11/10/2022
"Curiosity is what keeps me open to a sense of hope. It staves off negativity."
Carrie Brownstein
I woke up yesterday a little off and I knew I was going to have to proceed with caution. I love social media. I really do, but there are times when it takes a deep commitment not to accept the many invitations to dance with anger, cynicism, bitterness, and fear. I fight daily to keep my thoughts on "we" and "us" so that I don't feed the false narrative that I am not connected to those who have a different viewpoint. I also avoided the temptation to mother those who are vocal about how frustrated they're feeling. (Sometimes I assign myself entire circuses just so I can get upset about the monkeys.)

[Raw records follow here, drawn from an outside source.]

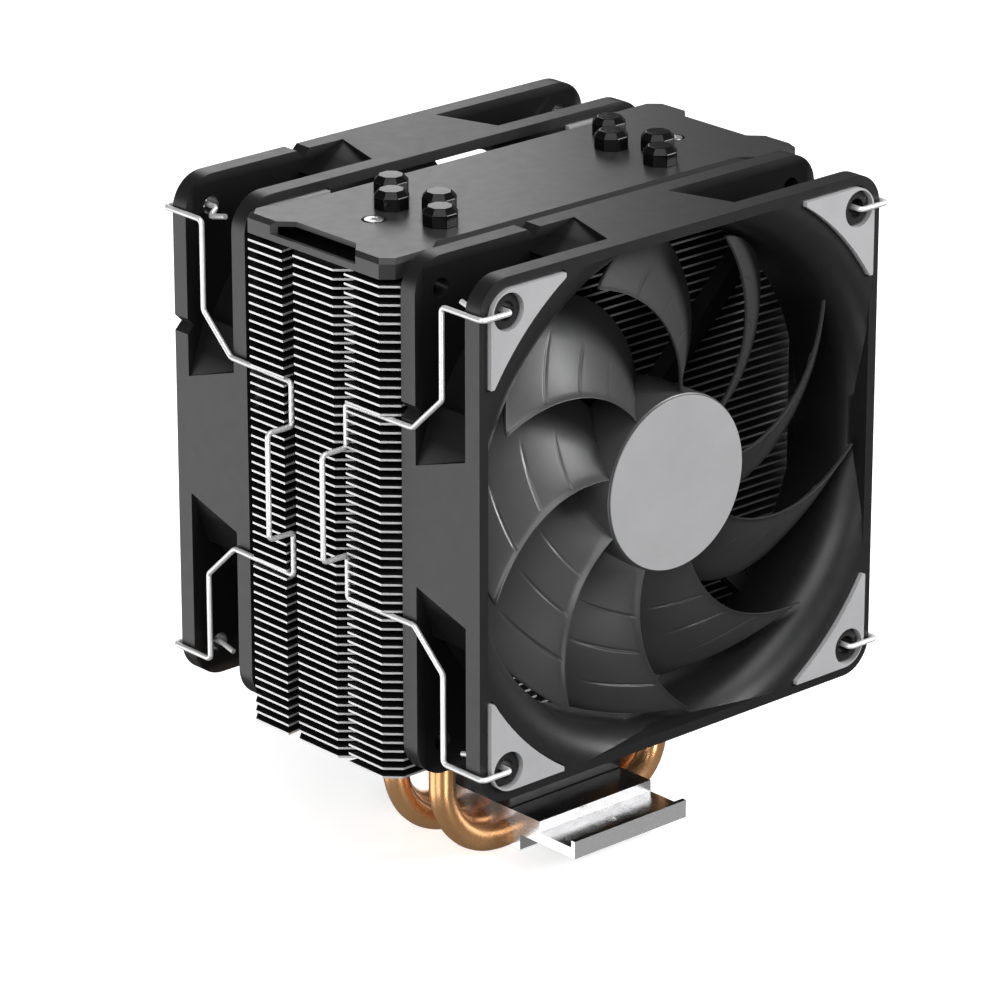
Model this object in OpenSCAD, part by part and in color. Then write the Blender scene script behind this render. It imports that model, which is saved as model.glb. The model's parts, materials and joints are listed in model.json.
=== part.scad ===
// Twin-fan tower cooler for a computer processor, in millimetres.
// Origin: centre of the contact face under the base. +Z points up, air flows along +Y, and
// the spring clips sit on the -X and +X sides.

/* [Fans] */
// Width and height of a fan frame
fan_size = 120; // [118:1:122]
// Depth of a fan frame
fan_depth = 25; // [24:0.5:26]
// Distance between the frame's screw holes
fan_hole_pitch = 105; // [104:0.5:106]
// Diameter of the frame's screw holes
fan_hole_d = 4.5; // [4.3:0.1:5]
// Height of the fans' axis above the contact face
fan_height = 94; // [92:0.5:98]
// Number of blades on an impeller
blade_count = 9; // [7:1:9]

/* [Fins] */
// Number of fins in the stack
fin_count = 56; // [40:2:56]
// Distance from one fin to the next
fin_pitch = 2.07; // [1.95:0.01:2.1]
// Thickness of a fin
fin_t = 0.5; // [0.3:0.05:0.5]
// Width of a fin along X
fin_w = 125; // [123:0.5:127]
// Depth of a fin along Y
fin_d = 50; // [50:0.5:52]

/* [Heat pipes] */
// Outer diameter of a heat pipe
pipe_d = 6; // [5.5:0.1:6.2]
// Distance between neighbouring pipes along Y
pipe_pitch = 8; // [7.6:0.1:8.2]
// Mean distance of the upright legs from the middle
leg_x = 32.9; // [32:0.1:34]
// Sideways shift of every second pipe
leg_shift = 3.4; // [3:0.1:3.6]

/* [Base] */
// Length of the base along X
base_l = 34.8; // [34:0.1:36]
// Width of the base along Y, over both bracket channels
base_w = 71; // [70:0.5:72]

/* [Clips] */
// Diameter of the spring wire
wire_d = 1.25; // [1:0.05:1.25]
// Length of the finger handle
handle_l = 25; // [20:1:28]

/* [Hidden] */
$fn = 64;
eps = 0.01;

// Places of the two fans: the pads hold the frames off the fins
pad_proud = 1;
front_face_y = -fin_d / 2 - pad_proud - fan_depth;
rear_face_y = fin_d / 2 + pad_proud;

// Fan frame
frame_r = 8;
flange_t = 4.5;
throat_r = 56.5;
tube_r = 59.3;
mouth_r = 65;
mouth_half = 57.5;
mouth_depth = 9;
rear_mouth_depth = 4;
band_front = 19;
band_rear = 14;
ramp_end = 27;
ramp_drop = 5;
notch_depth = 2.6;
notch_at = 25.7;
hole_at = fan_hole_pitch / 2;

// Corner pads
pad_half = 57.5;
pad_r = 6;
pad_tip = 36;
pad_arc_r = 67;
pad_hole_d = 8.5;
pad_t = 2;
pad_gap = 0.35;
boss_ring_d = 7.4;

// Motor, measured from the frame's front face
hub_r = 20.5;
hub_front = 2.2;
hub_rear = 17.5;
hub_wall = 1.6;
hub_boss_r = 3.4;
hub_boss_rear = 7;
disc_r = 20;
disc_t = 0.4;
yoke_r = 18.8;
yoke_wall = 1;
yoke_front = 3.9;
yoke_rear = 16.4;
magnet_t = 2.1;
magnet_front = 6.2;
shaft_r = 1.5;
shaft_front = 3.9;
shaft_rear = 21.9;
bearing_run = 0.03;
sleeve_r = 3;
sleeve_front = 8;
sleeve_rear = 21;
tower_r = 4.4;
plate_front = 22;
plate_r = 20;
plate_rim_front = 18.4;
core_r = 15;
core_front = 8.8;
core_rear = 13.4;
coil_front = 7.8;
coil_rear = 14.6;
board_front = 17.2;
board_t = 1.2;
ring_at = 21.2;
ring_t = 0.4;
strut_w = 4.2;
strut_front = 20.6;
strut_count = 4;

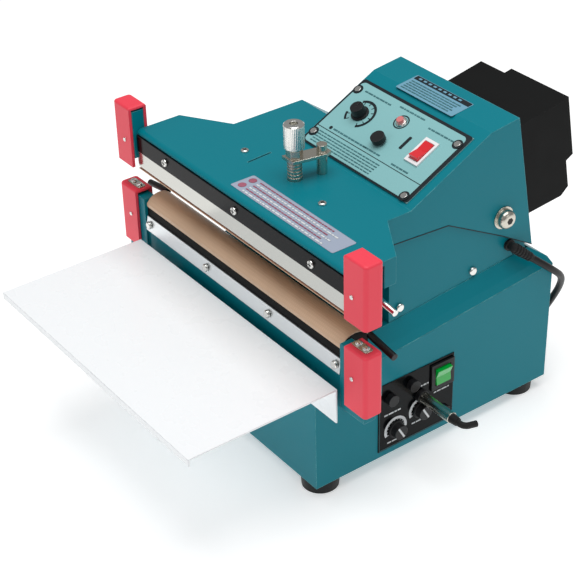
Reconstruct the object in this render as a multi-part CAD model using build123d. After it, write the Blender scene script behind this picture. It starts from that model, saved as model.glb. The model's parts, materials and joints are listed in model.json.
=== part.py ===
from build123d import *
import math
import os

# Table-top double-bar impulse sealer, closed by a solenoid. Millimetres, +Z up.
# Working axes: X along the jaws (0 at mid length), Y from the base front towards the rear, Z from the
# floor. On export every piece is moved along Y, so that the origin is at the bottom centre of the machine.

# ---------------------------------------------------------------- driving dimensions
SHEET = 2.0
BASE_HALF_W = 127.5
BASE_DEPTH = 291.0
FOOT_H = 14.0
SHELF_Z = 122.0
COVER_FRONT_Y = 52.0
EAVE_Z = 122.0
RIDGE_RISE = 24.0
ROOF_SLOPE = 0.09
RIDGE_HALF_W = 115.5
RIDGE_REAR_Y = 268.0

PIVOT_Y, PIVOT_Z = 230.0, 218.0
SHAFT_R = 6.0
RUNNING_GAP = 0.05
CHEEK_X = 115.0
CHEEK_T = 3.0

ARM_HALF_W = 117.5
WING_HALF_W = 167.0
DECK_Z = 266.5
BOX_LEFT_X = -50.0
PANEL_FOOT_Y = 117.0
PANEL_SLOPE = 0.5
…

Once I navigated that, I came face to face with the highlight reels from friends who are enjoying the trip of a lifetime while I'm over here trying to get my laundry from two weeks ago done. I don't begrudge anyone the gift of travel, especially not some of my very favorite people but I'd be lying if I said that there aren't twinges of jealousy that nibble on my elbows and ears from time to time. So off I go looking for a pacifier for my whiny toddler brain that thinks everything is or should be about me.
The good news is that I have learned a thing or two about how to proceed on days like these. The first thing I do is quiet my mind with some kind of meditation. Yesterday I chose Zentangle. Zentangle is a meditative form of drawing that has some very specific guidelines that separate it from doodling. If you're curious about it, you can learn about it at www.zentangle.com
Next up, I got over myself by getting out of myself. Service of any kind is fast-acting medicine for self-centeredness and I found a couple of things to do to benefit others.
Finally, I ran an errand and on the way home, I turned off the GPS and meandered down an unknown road. See that tree tunnel? I found that in west McKinney. By indulging my curiosity, I saw something unexpected that calmed my spirit like a little love note from the universe.
Yesterday was actually an okay day considering I got to go to the DMV (twice). I'm pretty committed to loving my neighbor, and the good news is that I don't have to muster that up on my own. I know a power that has the power...staying open and curious keeps me flexible and those who bend are much harder to break.
What do you do to center yourself when you're feeling off?